What I expect people will find is that the algorithms are primarily exposing the desires of humanity itself, for better or worse. This is a Sugar, Salt, Fat problem. The book of that name tells a story ostensibly about food but in reality about the limited effectiveness of corporate paternalism. A while ago Kraft foods had a leader who tried to reduce the sugar they sold in the interest of consumer health. But customers wanted sugar. So instead he just ended up reducing Kraft market share. Health outcomes didn't improve. That CEO lost his job. The new CEO introduced quadruple stuffed Oreos and the company returned to grace. Giving people tools to make their own decisions is good but trying to force decisions upon them rarely works (for them or for you).
In these moments people like to suggest that our consumers don't really have free will. People compare social media to nicotine. I find that wildly offensive, not to me but to addicts. I have seen family members struggle with alcoholism and classmates struggle with opioids. I know there is a battle for the terminology of addiction but I side firmly with the neuroscientists. Still, while Facebook may not be nicotine I think it is probably like sugar. Sugar is delicious and for most of us there is a special place for it in our lives. But like all things it benefits from moderation.
At the end of the day we are forced to ask what responsibility individuals have for themselves.
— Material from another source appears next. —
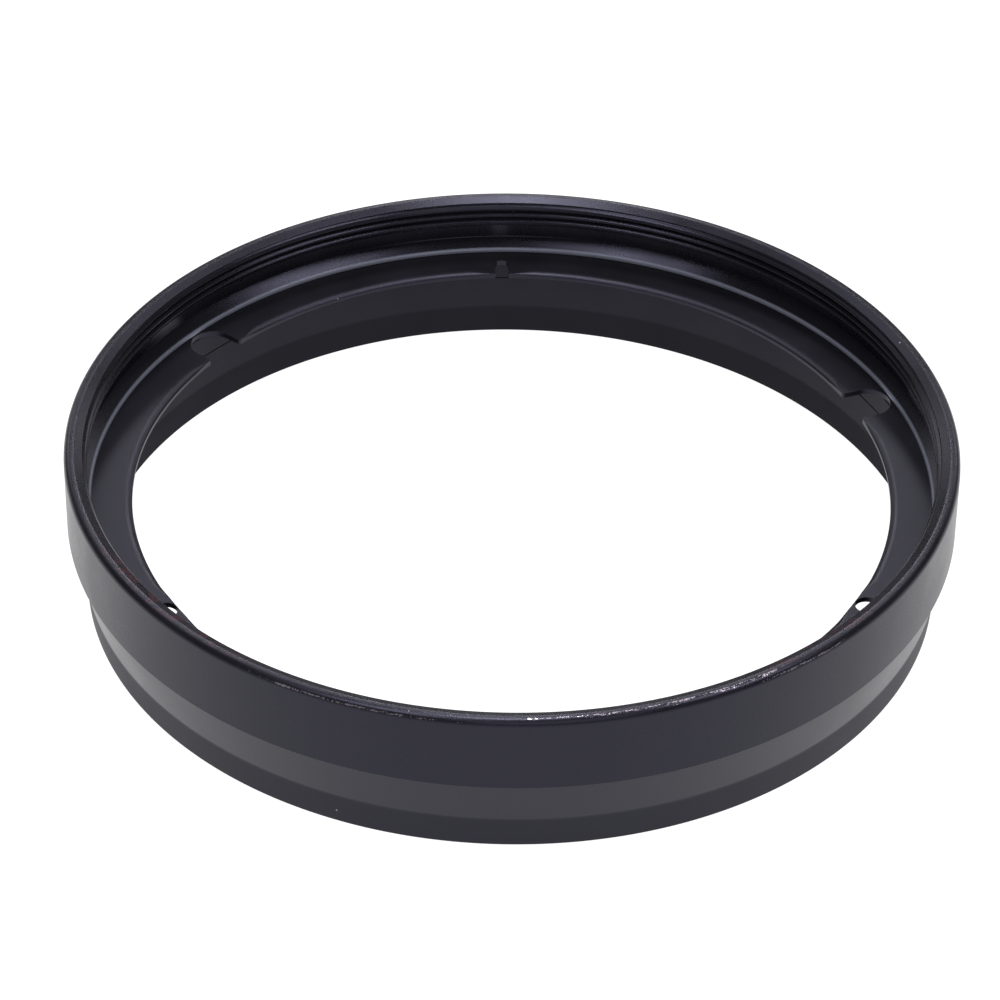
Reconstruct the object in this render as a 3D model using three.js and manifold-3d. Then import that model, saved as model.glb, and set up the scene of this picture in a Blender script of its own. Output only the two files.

Set aside substances that directly alter our neurochemistry unnaturally. Make costs and trade-offs as transparent as possible. But beyond that each of us must take responsibility for ourselves. If I want to eat sugar and die an early death that is a valid position. My grandfather took such a stance towards bacon and I admired him for it. And social media is likely much less fatal than bacon.
To bring this uncharacteristically long and winding essay full circle, I wanted to start a discussion about what lessons people are taking away from the press coverage. My takeaway is that we were late on data security, misinformation, and foreign interference. We need to get ahead of polarization and algorithmic transparency. What are the other big topics people are seeing and where are we on those?